Por Alexandre Freire Duarte
Não sei o que é que Feuerbach sentiria se tivesse sabido que, nos dias de hoje, se estaria, e na linha do seu próprio esforço, a tentar reduzir a Teologia a uma mera Antropologia (às vezes parcial e até pagã). Redução esta que inverterá, fatalmente, a asserção de que “Deus é Amor”, acabando-se, na melhor das hipóteses (mas que ainda é danosa), por se dizer, como aquele fez, que o “amor é deus”.
A diferença entre as duas expressões antes colocadas entre aspas é deveras abismal. Estamos a ver isto justamente na capacidade de termos, ou não, algo de substancial e claro a dizer (cf. Mt. 5,37) acerca da actual pandemia e dos seus efeitos mais ou menos impiedosos, mormente a morte biológica que tem chegado até tantos dos nossos queridos. Uma morte que tem conduzido, inclusive a nós cristãos, a esquecermo-nos de revelar, por tudo o que somos e fazemos, o que John Donne disse num dos seus poemas: «Morte, não te orgulhes, pois, embora alguns te digam / Poderosa e terrível, tu não o és» (“Soneto santo XIV”).

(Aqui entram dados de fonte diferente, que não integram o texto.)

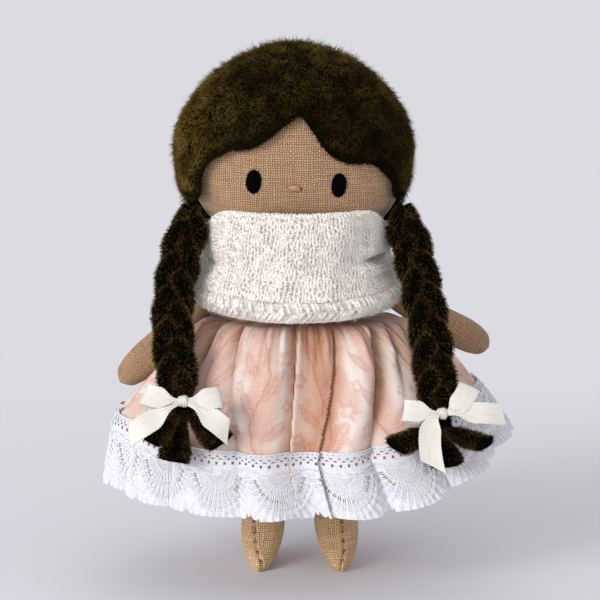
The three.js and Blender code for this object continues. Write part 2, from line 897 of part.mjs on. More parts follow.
// The top edge stands high under the chin and drops to the nape.
function cowlTop(turn) {
  const [low, high] = cowlRiseShares;
  return mix(cowlTopSide, cowlTopFront, smooth((Math.cos(turn) - low) / (high - low)));
}

function cowlPlace(turn, height) {
  const share = (height - cowlBottomFront) / (cowlTopFront - cowlBottomFront);
  const [, width, depth] = readTable(cowlShares, share);
  const [x, y] = roundPoint(turn, cowlHalfWidth * width, cowlHalfDepth * depth, cowlPlanPower);
  return new THREE.Vector3(x, y, height);
}

function cowl() {
  const surface = (turn, up) =>
    cowlPlace(turn, mix(cowlBottom(turn) + cowlHemHeight + cowlHemGap, cowlTop(turn), up));
  return wrap(surface, cowlColumns, cowlRows, cowlThickness);
}

function cowlHem() {
  const bulge = cowlHemThickness - cowlThickness;
  const surface = (turn, up) =>
    cowlPlace(turn, cowlBottom(turn) + cowlHemHeight * up).addScaledVector(
      outwardAt(turn),
      bulge * Math.sin(Math.PI * up) ** 2,
    );
  return wrap(surface, cowlColumns, cowlHemRows, cowlThickness);
}

function node(name, geometry, material) {
  const finish = new THREE.MeshStandardMaterial({ metalness: 0, ...materials[material] });
  const mesh = new THREE.Mesh(geometry, finish);
  mesh.name = name;
  return mesh;
}

function addHead(doll) {
  doll.add(node("head", headForm(0), "linen"));
  const half = eyeSpacing / 2;
  const left = stitchedMark(-half, eyeHeight + eyeTiltHeight, eyeHalfWidth, eyeHalfHeight);
  const right = stitchedMark(half, eyeHeight - eyeTiltHeight, eyeHalfWidth, eyeHalfHeight);
  const nose = stitchedMark(noseOffset, noseHeight, noseHalfWidth, noseHalfHeight);
  doll.add(node("eye_left", left, "thread"));
  doll.add(node("eye_right", right, "thread"));
  doll.add(node("nose_stitch", nose, "noseThread"));
  doll.add(node("hair_front", hairFront(), "wool"));
  doll.add(node("hair_back", hairBack(), "wool"));
}

function addLeg(doll, name, side) {
  const leg = node(name, legForm(), "linen");
  leg.position.set(legOffset + (side * legSpacing) / 2, 0, hipHeight);
  leg.rotation.z = side * degrees(toeOutDegrees);
  doll.add(leg);
}

function addArm(doll, name, arm) {
  const shoulder = new THREE.Group();
  const lean = new THREE.Group();
  const limb = node(name, armForm(), "linen");
  limb.rotation.y = -arm.side * degrees(90 - arm.dropDegrees);
  lean.rotation.z = arm.side * degrees(arm.leanDegrees);
  lean.add(limb);
  shoulder.position.set(arm.side * (torsoHalfWidth + shoulderGap), 0, shoulderHeight);
  shoulder.add(lean);
  doll.add(shoulder);
}

function addBraid(doll, label, braid) {
  ["a", "b", "c"].forEach((letter, strand) => {
    const form = strandForm(braid, strand, tailShares[label][strand]);
    doll.add(node(`braid_${label}_strand_${letter}`, form, "wool"));
  });
  doll.add(node(`braid_${label}_tie`, tieBand(braid), "thread"));
  const place = new THREE.Group();
  place.position.copy(bowPlace(braid));
  place.rotation.x = -degrees(bowTiltDegrees);
  place.add(node(`bow_${label}`, bowForm(bowShares[label]), "satin"));
  place.add(node(`bow_${label}_knot`, knotForm(), "satin"));
  doll.add(place);
}

const doll = new THREE.Group();
addHead(doll);
doll.add(node("torso", torsoForm(), "linen"));
addLeg(doll, "leg_left", -1);
addLeg(doll, "leg_right", 1);
addArm(doll, "arm_left", armLeft);
addArm(doll, "arm_right", armRight);
addBraid(doll, "left", braidLeft);
addBraid(doll, "right", braidRight);
doll.add(node("cowl", cowl(), "knit"));
doll.add(node("cowl_hem", cowlHem(), "knit"));
doll.add(node("waistband", waistband(), "cotton"));
doll.add(node("skirt", wrap(skirtSurface, skirtColumns, skirtRows, skirtThickness), "cotton"));
doll.add(node("lace_trim", wrap(laceSurface, skirtColumns, laceRows, laceThickness), "lace"));

// Stand the doll with the bottom centre of its box on the origin.
const box = new THREE.Box3().setFromObject(doll, true);
const centre = box.getCenter(new THREE.Vector3());
doll.position.set(-centre.x, -centre.y, -box.min.z);

const part = new THREE.Group();
part.add(doll);
part.updateMatrixWorld(true);

export default part;
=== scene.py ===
"""The looks of a small rag doll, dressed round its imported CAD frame.

Lengths are in millimetres in the doll's own frame: x across, y to the back, z up, and the head's middle
at x = y = 0.
"""

import math

import bpy
import numpy as np
from mathutils import Matrix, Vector
from mathutils.kdtree import KDTree


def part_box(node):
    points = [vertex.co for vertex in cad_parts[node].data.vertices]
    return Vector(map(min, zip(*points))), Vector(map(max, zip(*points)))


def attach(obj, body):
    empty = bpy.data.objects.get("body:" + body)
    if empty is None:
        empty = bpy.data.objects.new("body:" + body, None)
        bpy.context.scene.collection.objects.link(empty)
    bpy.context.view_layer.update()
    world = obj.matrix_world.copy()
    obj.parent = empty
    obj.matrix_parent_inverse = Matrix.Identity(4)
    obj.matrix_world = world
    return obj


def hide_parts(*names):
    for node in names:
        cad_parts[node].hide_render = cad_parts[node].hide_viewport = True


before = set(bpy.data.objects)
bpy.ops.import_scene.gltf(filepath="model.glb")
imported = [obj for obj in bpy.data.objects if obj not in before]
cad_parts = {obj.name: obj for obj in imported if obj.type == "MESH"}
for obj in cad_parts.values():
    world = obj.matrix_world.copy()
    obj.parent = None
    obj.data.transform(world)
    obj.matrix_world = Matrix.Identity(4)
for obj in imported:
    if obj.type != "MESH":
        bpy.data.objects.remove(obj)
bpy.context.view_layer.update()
random = np.random.default_rng(7)

head_low, head_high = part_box("head")
SHIFT = np.array([head_low.x + head_high.x, head_low.y + head_high.y, 0.0]) * 500

TAU = 2 * math.pi

# The photograph's view
CAMERA_DISTANCE = 600
CAMERA_PITCH = math.radians(10)
CAMERA_AIM = (0.87, 0, 77.9)
CAMERA_LENS = 124.14

# Head, face, body
HEAD = {"half": (31.3, 22.7), "above": 28.4, "below": 28.4, "centre": 121, "powers": (1.9, 2.2, 2.3)}
HAIR_CENTRE = (-1, 0, 122.6)
TORSO_HALF = (19.8, 12.6)
TORSO_POWER = 2.3
TORSO_BOTTOM = 40.45
TORSO_HEIGHT = 56
TORSO_SHARES = [
    (0, 0.91, 0.1), (0.025, 0.955, 0.33), (0.08, 0.99, 0.64), (0.17, 1, 0.88), (0.31, 0.98, 0.99),
    (0.49, 0.96, 1), (0.64, 0.98, 0.91), (0.75, 0.97, 0.8), (0.83, 0.95, 0.7), (0.9, 0.72, 0.6),
    (0.95, 0.48, 0.56), (1, 0.45, 0.56),
]
LEG_HALF = (6.7, 6.4)
LEG_LENGTH = 39.85
LEG_TOP = 39.85
FOOT_REACH = 5.2
LEGS = {"left": {"x": -9.9, "turn": -6}, "right": {"x": 11.5, "turn": 6}}
LEG_SHARES = [
    (0, 0.9, 0.1, 0), (0.05, 0.94, 0.4, 0), (0.14, 0.98, 0.76, 0), (0.28, 1, 0.98, 0), (0.5, 0.99, 1, 0),
    (0.68, 0.97, 1, 0.08), (0.79, 0.92, 1.2, 0.45), (0.87, 0.8, 1.34, 0.8), (0.935, 0.64, 1.4, 1),
    (0.98, 0.5, 1.34, 1), (1, 0.42, 1.25, 1),
]
ARM_LENGTH = 45
ARM_HALF = 4.9
ARMS = {"left": {"side": -1, "drop": 43.5, "lean": 14}, "right": {"side": 1, "drop": 29, "lean": 22}}
SHOULDER = (20.6, 82.8)
ARM_SHARES = [
    (0, 0.1, 0.66), (0.06, 0.38, 0.72), (0.14, 0.55, 0.77), (0.27, 0.72, 0.82), (0.45, 0.88, 0.9),
    (0.64, 0.99, 0.97), (0.79, 1, 0.97), (0.89, 0.86, 0.84), (0.96, 0.56, 0.56), (1, 0.06, 0.06),
]


def metres(points):
    return (np.asarray(points, float) + SHIFT) / 1000


def mix(low, high, share):
    return low + (high - low) * share


def smooth(share):
    held = np.clip(share, 0, 1)
    return held * held * (3 - 2 * held)


def unit(vectors):
    return vectors / np.maximum(np.linalg.norm(vectors, axis=-1, keepdims=True), 1e-9)


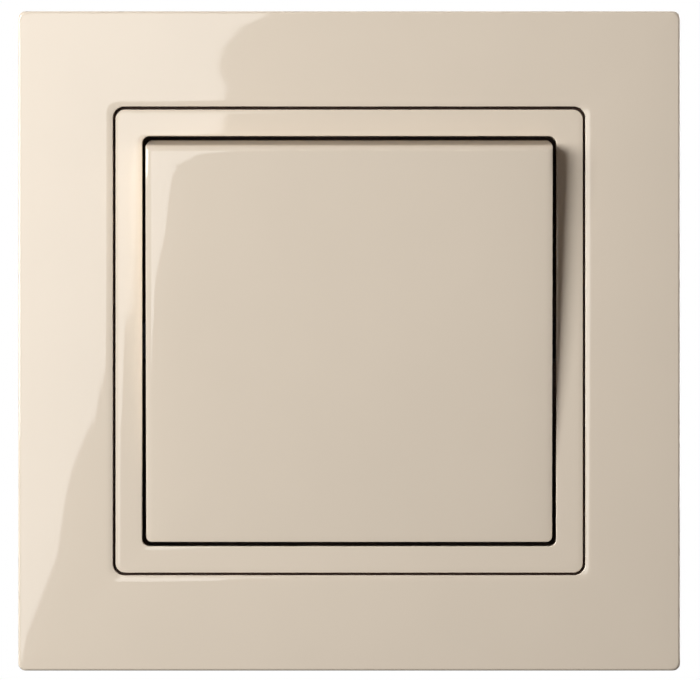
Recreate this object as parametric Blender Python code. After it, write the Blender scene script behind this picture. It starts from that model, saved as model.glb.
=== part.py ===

Desde a moldura do endeusamento do amor (cf. Flp. 3,19), acabar-se-á somente por estar preocupado com o se querer saber, numa curiosidade quiçá enferma, se existe ou não uma vida depois de tal morte. Já a partir da moldura bíblica e o seu ímpar «Deus é Amor» (1Jo. 4.8), reconhecer-se-á que tal vida é rigorosamente certa. Eis algo que nos liberta para podermos dar atenção ao que realmente é primordial: sabermos se, por um segundo nascimento para o amor proporcionado pela vivência eclesial do Espírito Santo (cf. Jo. 3,5), lograremos estar animosamente vivos antes dessa incubada morte.
Quem, como nós cristãos, vive numa relação comunitária com o Deus-Amor, não está interessado em ter uma outra e nova vida depois da referida morte. Está, sim, empenhado em deixar germinar, já nesta vida presente e pelo acolher do amor do Deus-Amor e o viver a amar sempre em benefício dos demais (cf. Flp. 2,3s), a Vida nova e plena que se estenderá para além da morte biológica. Quer dizer: está empenhado em cuidar da Vida de Cristo no seu coração (cf. Flp. 1,21), pois a vida eterna é sempre a Vida d’Aquele a ser por Si confiada, no nosso quotidiano e numa sublime fé e uma maior esperança Suas, a cada um de nós.
Na verdade, enquanto não nos fizermos sujeitos, pelas nossas decisões crísticas tomadas «a dois corações com o Espírito Santo» no dizer de Diádoco de Fótica, permaneceremos reduzidos a simples objectos. Enquanto não rompermos, acolhendo a Vida do Senhor da Vida, as amarras dos instintos biológicos (cf. Jd. 19), não seremos pessoas. Seremos, sim, meros indivíduos, em que cada esforço nosso será um contínuo resvalar, num vórtice untado pela soberba jactante, para um egoísmo que é sempre um infeccioso, sepulcral e cúmplice apego ao mais desumano em nós.
De tal aludida libertação, surge mesmo a faculdade de lograrmos ver, sem imunossupressões destorcedoras, os demais, pois se não conseguirmos ver (algo de) Deus quando nos relacionamos com aqueles, estaremos condenados a nunca os encontrarmos e a nunca deslindarmos a nossa mais real verdade. Aquela verdade que nos impedirá de termos quaisquer dúvidas acerca do facto de que se não formos capazes de acolher e amar a quem nos oprime (cf. Mt. 5,44), jamais o seremos com quem não o faz.
Tenhamos isto bem presente: no meio do relativismo dos (pseudo-)humanismos seculares e das suas antropologias débeis, Jesus, vivendo a humanidade em grau supremo, faz uma asserção absoluta acerca do que é o ser humano. É estarmos divinamente vivos, em Deus e nos demais (a quem Aquele também transforma em templos da Sua imensa Presença a santificar as suas dignidades inquebráveis), no amor que permite ver em densidade (cf. Lc. 10,33ss). Até aí, e como expôs George Elliot em “Rosas invisíveis”, «estaremos a gastar, nas encruzilhadas / Do que é vão enleadas, / Duas das maiores dádivas a nós legadas».